Assyrian Australians celebrate the Assyrian New Year annually on 1 April, in Fairfield Showground. Thousands attend the New Year festival and it usually features music and theatrical performances, traditional dancers, food stalls and fireworks. Former Australian prime minister Tony Abbott and other politicians such as Chris Bowen, Craig Kelly, Tanya Plibersek, Chris Hayes and former NSW premier Bob Carr have attended the festival and made a speech. The Assyrian Australian Latin pop band Azadoota regularly performs in the annual festival.

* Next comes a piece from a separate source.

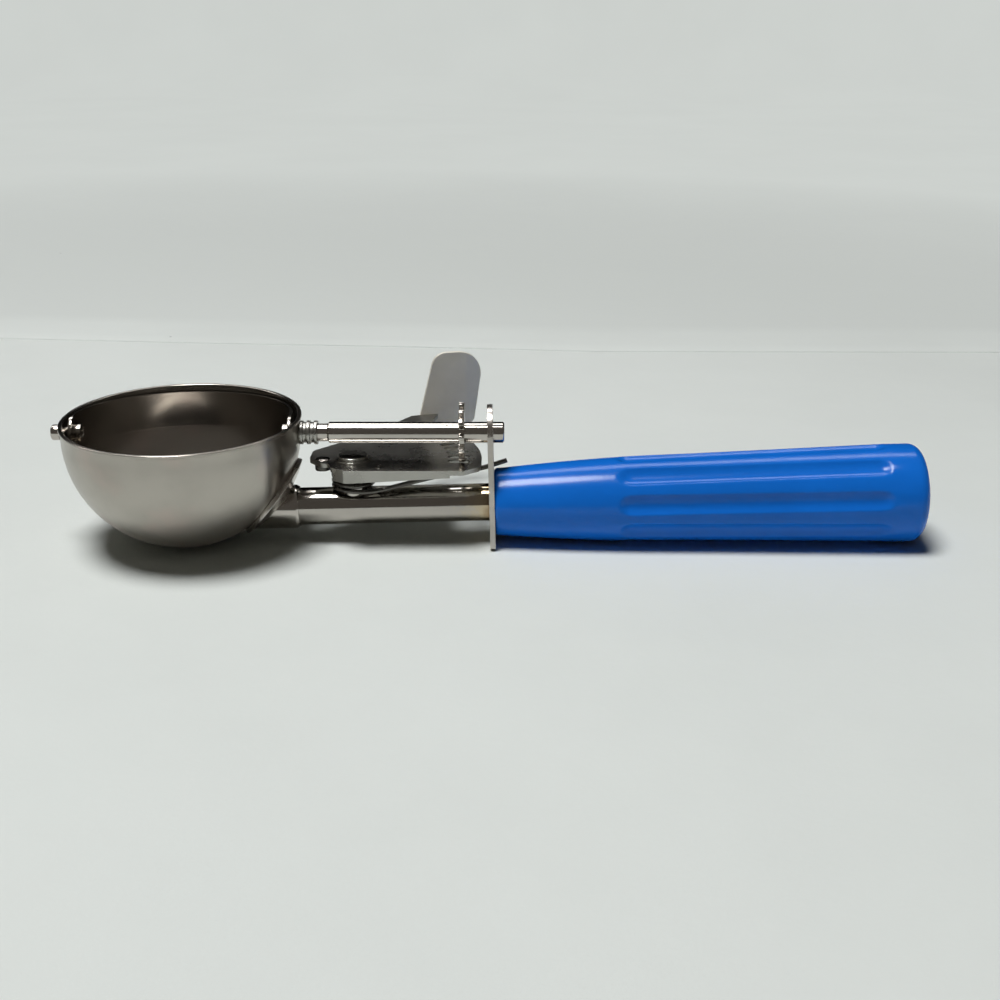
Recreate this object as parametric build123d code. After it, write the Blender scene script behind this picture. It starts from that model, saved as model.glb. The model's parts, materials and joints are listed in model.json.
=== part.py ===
from build123d import *
import os
from math import cos, radians, sin, sqrt, tan

os.makedirs("parts", exist_ok=True)

# A lever ice cream scoop. Sizes are in mm. The origin is the middle of the bowl's rim, +X runs along the
# handle and +Z is up. The scoop stands level with its bowl, its guard plate and the end of its grip on a table.

# ---- bowl
BOWL_R = 29.0  # outside radius
BOWL_WALL = 0.7
RIM_RISE = 3.5  # straight wall above the hemisphere
LIP_OVERHANG = 0.35  # the lip round the rim stands out this far
LIP_HEIGHT = 0.8
LIP_ROUNDING = 0.25
SADDLE_T = 1.2  # spherical pad that joins the shank to the bowl
SADDLE_ANGLE = 38.5  # how far its middle lies below the horizontal
SADDLE_HALF_ANGLE = 22.5

# ---- fits between pieces
RUNNING = 0.05  # radial gap of a shaft that turns in a hole
THRUST = 0.05  # gap between faces that slide on each other
CLEAR = 0.3  # gap between pieces that move past each other

# ---- spindle, which turns the scraper
SPINDLE_DROP = 0.5  # its axis lies this far below the hemisphere's centre
SPINDLE_R = 2.65
JOURNAL_R = 2.2
SPIGOT_R = 1.6
JOURNAL_BARE = 2.5  # length of journal that shows behind the bush
SPINDLE_TAIL = 2.3  # how far it stands out behind the guard
SPINDLE_CHAMFER = 0.35
BUSH_R = 2.95
BUSH_SPIGOT_R = 2.7
BUSH_LENGTH = 4.5
BUSH_RINGS = 5  # every second one is a groove
BUSH_GROOVE = 0.35  # depth of the grooves
PIN_HEAD_R = 1.95
PIN_HEAD_LENGTH = 2.2
PIN_HEAD_CHAMFER = 0.3
PIN_NECK_R = 1.5
PIN_NECK_LENGTH = 1.1
PIN_JOURNAL_R = 1.2

# ---- scraper
SCRAPER_T = 0.7
SCRAPER_WIDTH = 9.0
SCRAPER_REST_ANGLE = 4.5  # its middle line lies this far below the horizontal
HUB_R = 2.25
HUB_LENGTH = 1.9

# ---- pinion and slotted lever
PINION_TEETH = 13
PINION_R = 7.5  # over the tips
PINION_ROOT_R = 5.6
PINION_T = 1.4
TOOTH_TIP = 0.95  # width at the tip
TOOTH_ROOT = 1.9  # width at the root
MESH_DEPTH = 0.5  # how far the tips reach into the slots
PINION_INSET = 2.05  # from the slots' outer ends to the pinion's middle
PIVOT_REACH = 12.9  # from the bowl's side to the lever's pivot
LEVER_T = 1.2
LEVER_ROUNDING = 1.4  # of the near corners and round the hub
LEVER_EDGE = (  # the lever's outline round its hub, its nose and up its front edge, from the pivot
    (-1.5, -8.8),
    (-4.9, -6.4),
    (-5.6, -3.4),
    (-7.6, -3.3),
    (-10.9, 0.6),
    (-10.7, 6.2),
    (-4.6, 12.4),
    (8.6, 28.8),
    (12.7, 35.2),
)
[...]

The showground is also home to the Australia's first, largest and longest-running Eid Festival, which commenced in 1987. The festival has grown to now cater for tens of thousands of Muslims and non-Muslims and has included as guests Yusuf Islam, famous Australian footballer, Hazem El Masri, the then Governor-General of Australia, Michael Jeffery and the previous Premier of New South Wales, Kristina Keneally.

The Chinese New Year is annually celebrated in the showground with over 60,000 people attending. More than 40,000 people attend the annual Vietnamese New Year, which is held for three days from Friday to Sunday. Both feature fireworks, amusement rides and cultural performances such as dragon dancing.

The Fairfield Easter Fair is held at the showground and has featured amusement rides such as Bumper cars, a blacksmith exhibition, farm animals, easter egg hunt, sheep shearing, reptile shows and fireworks. A Uruguayan festival, which has been running for nearly three decades and raised $2 million of charity, features hundreds of performers and live music acts, is held annually on August and it's one of the biggest outdoor Latin festivals in Sydney's West.

Furthermore, international artists such as AC/DC have performed in the venue in 1975, playing songs from their debut album High Voltage.

==Access==
The Liverpool–Parramatta T-way has a station close to the showground, as well as a number of encircling bus stops that belong to Transit Systems. Although the main entry is from Smithfield Road, there is another entrance to the showground from Moonlight Road, on the head of Greenfield Road, to the west, which feature a sign indicating the showground's entry.